Thus the flip side of a convergence between religion and human rights is
actually a deep divergence.
After establishing this ambivalence
of religion for human rights, I now turn to some central dialectics of
human rights discourse. Broadly speaking, we can consider three dichotomies,
without considering them essentially as ‘ideal types’. Firstly, I mention
individualism/collectivism. Human Rights, as a modern phenomenon, are based
upon the premise that every individual has the right to express his or
her opinion, belief and expression in all the societal relationships.

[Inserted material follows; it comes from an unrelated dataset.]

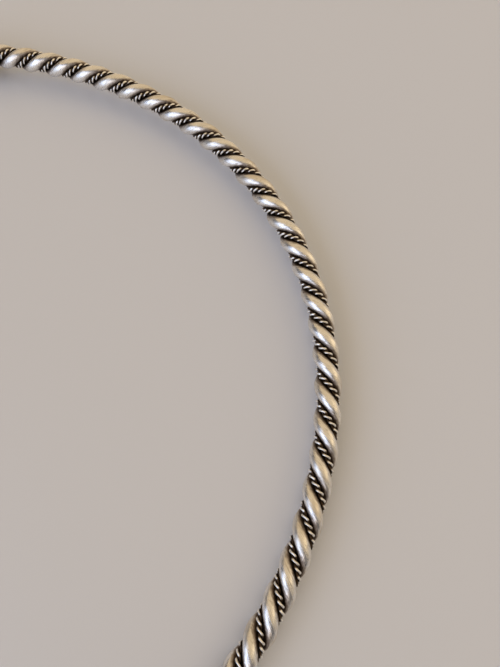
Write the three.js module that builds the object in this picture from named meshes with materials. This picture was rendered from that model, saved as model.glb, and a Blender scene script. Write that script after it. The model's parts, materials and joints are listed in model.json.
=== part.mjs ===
// A silver neck ring: two heavy round wires twisted into a rope, a thin beaded cord laid in each of the two
// grooves between them, and a cast knob with a socket on each end. It lies on its two knobs and the back of
// the ring. Millimetres, +Z up, the opening towards -Y, the origin on the surface under the ring's middle.
import * as THREE from "three";

// The ring: the middle of the rope follows an oval that is open at the front.
const RING_HALF_WIDTH = 76;
const RING_HALF_DEPTH = 65;
const OPENING = 30; // along the oval, from one knob's end to the other's

// The rope.
const WIRE_DIAMETER = 2;
const CORD_DIAMETER = 0.85; // over both of the thin wires that make a cord
const TWIST_PITCH = 9.4; // about the length of rope for one turn; the turns come out whole
const TWIST_HAND = -1; // -1 is left-handed, 1 right-handed
const TWIST_START_DEG = 0; // where the first wire stands at both sockets' mouths, 0 outwards, 90 up

// The knobs on the ends, each cast in one with its socket.
const SOCKET_WALL = 0.6;
const SOCKET_DEPTH = 4.5; // how far the rope goes in
const SOCKET_CLEARANCE = 0.3; // between the rope and the socket's wall
const SLEEVE_LENGTH = 6.5;
const BEAD_RADIUS = 0.5; // the raised rings at both ends of the sleeve
const SHOULDER_LENGTH = 0.5; // from the second raised ring to the neck
const NECK_RADIUS = 2.3;
const KNOB_DIAMETER = 7.8;
const KNOB_LENGTH = 7;
const END_FACE_RADIUS = 1.6; // the flat at the tip of the knob

// Clear space between solids that would otherwise touch.
const STRAND_GAP = 0.05; // taken off the corners of each strand
const SEAT_GAP = 0.3; // between the rope's cut ends and the bottom of the socket

// How finely the round forms are cut into flats.
const STATIONS_PER_TURN = 6;
const WIRE_SIDES = 6;
const CORD_SIDES = 3;
const TERMINAL_SIDES = 12;
const BEAD_STEPS = 3;
const KNOB_STEPS = 3; // from the neck to the widest place, and from there to the tip

const ROPE_RADIUS = WIRE_DIAMETER; // two wires side by side
const SOCKET_RADIUS = ROPE_RADIUS + SOCKET_CLEARANCE;
const SLEEVE_RADIUS = SOCKET_RADIUS + SOCKET_WALL;
const TERMINAL_LENGTH = SLEEVE_LENGTH + KNOB_LENGTH;
const ROPE_SEAT = SOCKET_DEPTH - SEAT_GAP; // length of rope inside each socket
const CHORD_SHARE = Math.cos(Math.PI / STATIONS_PER_TURN); // how near its middle a turn's chords come
const HALVINGS = 50;

// The oval that the rope follows, counter-clockwise seen from above, starting and ending at the front.
const oval = new THREE.EllipseCurve(
  0, 0, RING_HALF_WIDTH, RING_HALF_DEPTH, -Math.PI / 2, (3 * Math.PI) / 2,
);
oval.arcLengthDivisions = 2000;
const OVAL_LENGTH = oval.getLength();
const MOUTH = OPENING / 2 + TERMINAL_LENGTH; // along the oval, from the front to the mouth of a socket
const FREE_ROPE = OVAL_LENGTH - 2 * MOUTH; // from mouth to mouth
const ROPE_LENGTH = FREE_ROPE + 2 * ROPE_SEAT;
const TURNS = Math.round(FREE_ROPE / TWIST_PITCH); // whole, so that both sockets hold the strands alike
const TURN_LENGTH = FREE_ROPE / TURNS;
const ADVANCE = TURN_LENGTH / (2 * Math.PI); // along the rope for each radian of twist
const HALF_STATIONS = Math.ceil((ROPE_LENGTH / 2 / TURN_LENGTH) * STATIONS_PER_TURN); // to the ring's back

// The middle of the rope at a distance from the first mouth. Inside the sockets it runs straight.
function ropeLine(distance) {
  const onOval = THREE.MathUtils.clamp(distance, 0, FREE_ROPE);
  const u = (MOUTH + onOval) / OVAL_LENGTH;
  const point = oval.getPointAt(u);
  const way = oval.getTangentAt(u);
  const tangent = new THREE.Vector3(way.x, way.y, 0);
  const place = new THREE.Vector3(point.x, point.y, 0).addScaledVector(tangent, distance - onOval);
  return { place, tangent };
}

// The rope's middle line, with a frame that turns right-handed, as the strands do.
class TwistedLine extends THREE.Curve {
  distanceAt(u) {
    return u * ROPE_LENGTH - ROPE_SEAT;
  }
  getPoint(u) {
    return ropeLine(this.distanceAt(u)).place;
  }
  getPointAt(u) {
    return this.getPoint(u);
  }
  computeFrenetFrames(steps) {
    const frames = { tangents: [], normals: [], binormals: [] };
    for (let i = 0; i <= steps; i += 1) {
      const distance = this.distanceAt(i / steps);
      const { tangent } = ropeLine(distance);
      const up = new THREE.Vector3(0, 0, 1);
      const outward = new THREE.Vector3().crossVectors(tangent, up);
      const twist = THREE.MathUtils.degToRad(TWIST_START_DEG) - (FREE_ROPE - distance) / ADVANCE;
      const normal = outward.applyAxisAngle(tangent, twist);
      frames.tangents.push(tangent);
      frames.normals.push(normal);
      frames.binormals.push(new THREE.Vector3().crossVectors(tangent, normal));
    }
    return frames;
  }
}

// The value between two limits at which a rising function passes zero.
function halve(rising, low, high) {
  let [from, to] = [low, high];
  for (let i = 0; i < HALVINGS; i += 1) {
    const middle = (from + to) / 2;
    if (rising(middle) < 0) from = middle;
    else to = middle;
  }
  return to;
}

// How near two helices of the rope's twist, a quarter turn apart, come to each other.
function helixDistance(radiusA, radiusB) {
  const nearest = halve(
    (turn) => turn * ADVANCE ** 2 - radiusA * radiusB * Math.cos(turn), 0, Math.PI / 2,
  );
  const across = radiusA ** 2 + radiusB ** 2 - 2 * radiusA * radiusB * Math.sin(nearest);
  return Math.sqrt(across + (ADVANCE * nearest) ** 2);
}

// The radius at which a cord rests on both heavy wires.
function cordSeatRadius() {
  const touching = (WIRE_DIAMETER + CORD_DIAMETER) / 2;
  return halve(
    (radius) => helixDistance(WIRE_DIAMETER / 2, radius) - touching, 0, ROPE_RADIUS + CORD_DIAMETER,
  );
}

// A polygon's corners lie outside the round that it stands for by as much as its flats lie inside.
function cornerSwell(sides) {
  return 1 / Math.sqrt(Math.cos(Math.PI / sides));
}

// A round wire on a helix, cut square across the rope: an oval, bent round the rope's middle. One corner
// points at that middle, and the corners keep clear of the next strand also where they run along chords.
function strandSection(helixRadius, wireRadius, sides) {
  const slope = Math.hypot(helixRadius, ADVANCE);
  const corner = wireRadius * cornerSwell(sides) * CHORD_SHARE - STRAND_GAP;
  const points = [];
  for (let i = 0; i < sides; i += 1) {
    const around = Math.PI + (2 * Math.PI * i) / sides;
    const out = helixRadius + corner * Math.cos(around);
    const across = (corner * Math.sin(around) * ADVANCE) / slope;
    const bend = (corner * Math.sin(around) * helixRadius) / (slope * ADVANCE);
    const point = new THREE.Vector2(
      out * Math.cos(bend) - across * Math.sin(bend),
      out * Math.sin(bend) + across * Math.cos(bend),
    );
    points.push(point.multiplyScalar(cornerSwell(STATIONS_PER_TURN)));
  }
  return points;
}

// A strand of the rope, at an angle from the first wire.
function strand(name, helixRadius, wireRadius, sides, angle, material) {
  const middle = new THREE.Vector2();
  const section = strandSection(helixRadius, wireRadius, sides)
    .map((point) => point.rotateAround(middle, angle));
  const geometry = new THREE.ExtrudeGeometry(new THREE.Shape(section), {
    steps: 2 * HALF_STATIONS,
    extrudePath: new TwistedLine(),
  });
  const mesh = new THREE.Mesh(geometry, material);
  mesh.name = name;
  return mesh;
}

// Part of an oval's edge, between two angles from the axis, as points of a turned outline.
function arc(radius, middle, height, halfLength, from, to, steps) {
  const points = [];
  for (let i = 0; i <= steps; i += 1) {
    const angle = from + ((to - from) * i) / steps;
    points.push(new THREE.Vector2(
      radius + height * Math.sin(angle), middle - halfLength * Math.cos(angle),
    ));
  }
  return points;
}

// A raised ring round the sleeve.
function bead(start) {
  return arc(SLEEVE_RADIUS, start + BEAD_RADIUS, BEAD_RADIUS, BEAD_RADIUS, 0, Math.PI, BEAD_STEPS);
}

// The outline of a terminal, from the bottom of its socket round the mouth to the tip. The first number is
// the distance from its axis, the second the distance from its mouth.
function terminalOutline() {
  const knobRadius = KNOB_DIAMETER / 2;
  const knobMiddle = SLEEVE_LENGTH + KNOB_LENGTH / 2;
  const neckAngle = Math.asin(NECK_RADIUS / knobRadius);
  const faceAngle = Math.PI - Math.asin(END_FACE_RADIUS / knobRadius);
  const halfLength = KNOB_LENGTH / 2 / -Math.cos(faceAngle);
  const widest = Math.PI / 2;
  return [
    new THREE.Vector2(0, SOCKET_DEPTH),
    new THREE.Vector2(SOCKET_RADIUS, SOCKET_DEPTH),
    new THREE.Vector2(SOCKET_RADIUS, 0),
    ...bead(0),
    ...bead(SLEEVE_LENGTH - SHOULDER_LENGTH - 2 * BEAD_RADIUS),
    ...arc(0, knobMiddle, knobRadius, halfLength, neckAngle, widest, KNOB_STEPS),
    ...arc(0, knobMiddle, knobRadius, halfLength, widest, faceAngle, KNOB_STEPS).slice(1),
    new THREE.Vector2(0, TERMINAL_LENGTH),
  ];
}

// A terminal on the rope's end, pointing on along the rope.
function terminal(name, distance, pointing, material) {
  const mesh = new THREE.Mesh(new THREE.LatheGeometry(terminalOutline(), TERMINAL_SIDES), material);
  const { place, tangent } = ropeLine(distance);
  mesh.name = name;
  mesh.position.copy(place);
  mesh.quaternion.setFromUnitVectors(
    new THREE.Vector3(0, 1, 0), tangent.clone().multiplyScalar(pointing),
  );
  return mesh;
}

const heavyWire = new THREE.MeshStandardMaterial({ color: 0xd6d0c4, roughness: 0.22, metalness: 1 });
const beadedCord = new THREE.MeshStandardMaterial({ color: 0x6e675c, roughness: 0.4, metalness: 1 });
const castSilver = new THREE.MeshStandardMaterial({ color: 0xccc6ba, roughness: 0.28, metalness: 1 });

const ring = new THREE.Group();

// The strands are laid right-handed, so that the edges between their flats run along each wire. A mirror in
// the ring's own plane makes the twist left-handed.
const rope = new THREE.Group();
rope.scale.z = TWIST_HAND;
const wireSeat = WIRE_DIAMETER / 2;
const cordSeat = cordSeatRadius();
["a", "b"].forEach((letter, i) => {
  rope.add(strand(
    `heavy_wire_${letter}`, wireSeat, WIRE_DIAMETER / 2, WIRE_SIDES, i * Math.PI, heavyWire,
  ));
  rope.add(strand(
    `beaded_cord_${letter}`, cordSeat, CORD_DIAMETER / 2, CORD_SIDES, (i + 0.5) * Math.PI, beadedCord,
  ));
});
ring.add(rope);
ring.add(terminal("terminal_right", 0, -1, castSilver));
ring.add(terminal("terminal_left", FREE_ROPE, 1, castSilver));

// Lay the ring down: the thick knobs hold the front up, so it slopes a little down towards the back.
const knobPlace = ropeLine(0).place.addScaledVector(
  ropeLine(0).tangent, -(SLEEVE_LENGTH + KNOB_LENGTH / 2),
);
const slope = Math.asin((KNOB_DIAMETER / 2 - ROPE_RADIUS) / (RING_HALF_DEPTH - knobPlace.y));
ring.rotation.x = -slope;

const torc = new THREE.Group();
torc.add(ring);
torc.updateMatrixWorld(true);
const box = new THREE.Box3().setFromObject(torc, true);
ring.position.set(-(box.min.x + box.max.x) / 2, -(box.min.y + box.max.y) / 2, -box.min.z);

export default torc;
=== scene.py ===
"""Looks of the silver torc: round twisted wires, cords of two thin wires and turned knobs, built
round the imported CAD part. Lengths are millimetres, as in part.mjs, until laid_down() turns them
into metres. The studio and the depths of the materials' bumps are in metres from the start."""

import json
import math

import bpy
import numpy as np
from mathutils import Matrix, Vector


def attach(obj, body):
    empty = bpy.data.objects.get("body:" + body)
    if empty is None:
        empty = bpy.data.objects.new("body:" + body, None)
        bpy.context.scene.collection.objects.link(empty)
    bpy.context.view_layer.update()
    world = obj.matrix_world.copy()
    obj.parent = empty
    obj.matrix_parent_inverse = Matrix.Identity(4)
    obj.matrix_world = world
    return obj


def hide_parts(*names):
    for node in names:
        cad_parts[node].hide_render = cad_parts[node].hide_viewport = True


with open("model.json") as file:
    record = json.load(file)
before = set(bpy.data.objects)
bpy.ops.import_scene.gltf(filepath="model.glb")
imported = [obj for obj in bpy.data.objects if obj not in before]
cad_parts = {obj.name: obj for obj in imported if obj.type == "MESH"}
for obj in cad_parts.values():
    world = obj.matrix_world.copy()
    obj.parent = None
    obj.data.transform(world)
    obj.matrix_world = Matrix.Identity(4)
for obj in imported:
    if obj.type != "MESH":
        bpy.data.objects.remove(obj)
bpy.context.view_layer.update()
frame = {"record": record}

METRES = 0.001  # metres in a millimetre
UP = np.array([0.0, 0.0, 1.0])

# The ring and its twist, as in part.mjs.
RING_HALF_WIDTH = 76.0
RING_HALF_DEPTH = 65.0
OPENING = 30.0
TWIST_PITCH = 9.4  # length of one turn of the rope, before the turns are made a whole number
TWIST_START = 0.0
ROPE_RADIUS = 2.0
ROPE_SEAT = 4.2  # length of rope inside each socket
CORD_SEAT = 1.3092  # radius at which a cord rests on both heavy wires
SOCKET_RADIUS = 2.3
SLEEVE_RADIUS = 2.9
SLEEVE_LENGTH = 6.5
BEAD_RADIUS = 0.5
SHOULDER_LENGTH = 0.5
NECK_RADIUS = 2.3
KNOB_RADIUS = 3.9
KNOB_LENGTH = 7.0
END_FACE_RADIUS = 1.6
TERMINAL_LENGTH = SLEEVE_LENGTH + KNOB_LENGTH

# The round forms that replace the CAD's flats, a hair slimmer so that they stay in its box.
WIRE_RADIUS = 0.985
PLY_RADIUS = 0.2125  # half of a cord is one of its two thin wires
PLY_FLAT_RADIUS = 0.19  # of a thin wire along the side where it presses on the other
PLY_PRESS = 0.003  # how far each thin wire is pressed past its cord's middle
PLY_TURNS = 5.7  # of each thin wire round its cord, for each turn of the rope
PLY_GRAIN_SHIFT = 3.0  # between the two thin wires' surface coordinates, so that they differ
KNOB_TURNED = 3.89  # the knob's radius

# How finely the round forms are divided.
OVAL_SAMPLES = 40001
WIRE_SIDES = 26
WIRE_STATIONS = 42  # along each turn of the rope
PLY_SIDES = 10
PLY_STATIONS = 90  # along each turn of the rope
KNOB_SIDES = 80
BEAD_STEPS = 18
SLEEVE_STEPS = 11
KNOB_STEPS = 56

# The turned outline of a terminal, in points (distance from the axis, distance from the mouth).
SOLDER_FILLET = (
    (0.0, 0.55), (1.2, 0.52), (1.9, 0.40), (2.2, 0.16), (SOCKET_RADIUS + 0.06, 0.02),
)
BEAD_START = 0.12  # radians; a raised ring's arc starts clear of the point before it
FACE_CLEARANCE = 0.06  # radians between the knob's arc and the edge of its end face
EDGE_ROUNDING = 0.22  # where the knob meets its end face
FACE_HOLLOW = 0.01  # how far the rim of the end face lies below its middle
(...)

Thus
an individual can adopt or leave a religion, marry with his own choice,
live and earn by his own free will. This individualism is contrasted with
collectivism or communitarianism, which is supposedly a pre-modern phenomenon
common to all religions (Mayer, 1999:56). But it is conveniently ignored
that the concept of human rights is not absolutely individualistic, as
it conditions the expression of individualism with certain collectivist
arguments like ‘public health’, ‘public moral’, ‘public order’ etc (Perry,
1998:90). For example, Article 19(3) of ICCPR, following 19(2) (which allows
freedom of expression), says: ‘The exercise of the rights …may therefore
be subject to certain restrictions, but these shall only be as are provided
by law and are necessary: (a) For respect of the rights or reputations
of others; (b) For the protection of national security or of public order
(ordre public), or of public health or morals.’ What is a public moral
or what is necessary is left imprecise and open to interpretation of a
situation to ‘individual’ member-states. We conclude, therefore, that human
rights do not grant individual freedom in an absolute manner, but explicitly
tie these rights with certain identifiable conditions. The supposedly religious
objection on human rights for being too individualistic and far too less
collectivist becomes feeble, if not invalid and therefore an obvious point
of divergence becomes a point of convergence.
Here it is pertinent to ask what is
wrong with individualism as such and is individualism only a legacy of
Enlightenment? It is grossly unfair to fail acknowledging the role that
human rights concepts have played in the empowerment of the individual,
which helps in the transformation of the authoritarian rule into the democratic
one and in advancing a culture of accountability (Muzaffar 1996:268). However,
let me record here something, which Muzaffar does not mention in his valid
appreciation of human rights in the empowerment of the individual, and
which is the second part of my question: Is the tradition of ‘individualism’
only a legacy of Eurocentric Enlightenment? This semblance overlooks such
tradition of ‘heresy’, in Muslim history. Interestingly, all the four major
founders of Sunni Islam i.e. Imam Abu Hanifah, Imam Hanbal, Imam
Malik, and Imam Shafi‘i, were jailed and punished frequently
for their independent opinions against the ‘Islamic’ rulers and religious
establishment of their age. As a matter of record, at least three of these
Imams took their last breath while in prison.
We also note the more violent expression,
and subsequently the execution of characters like Mansoor Hallaj (9th century)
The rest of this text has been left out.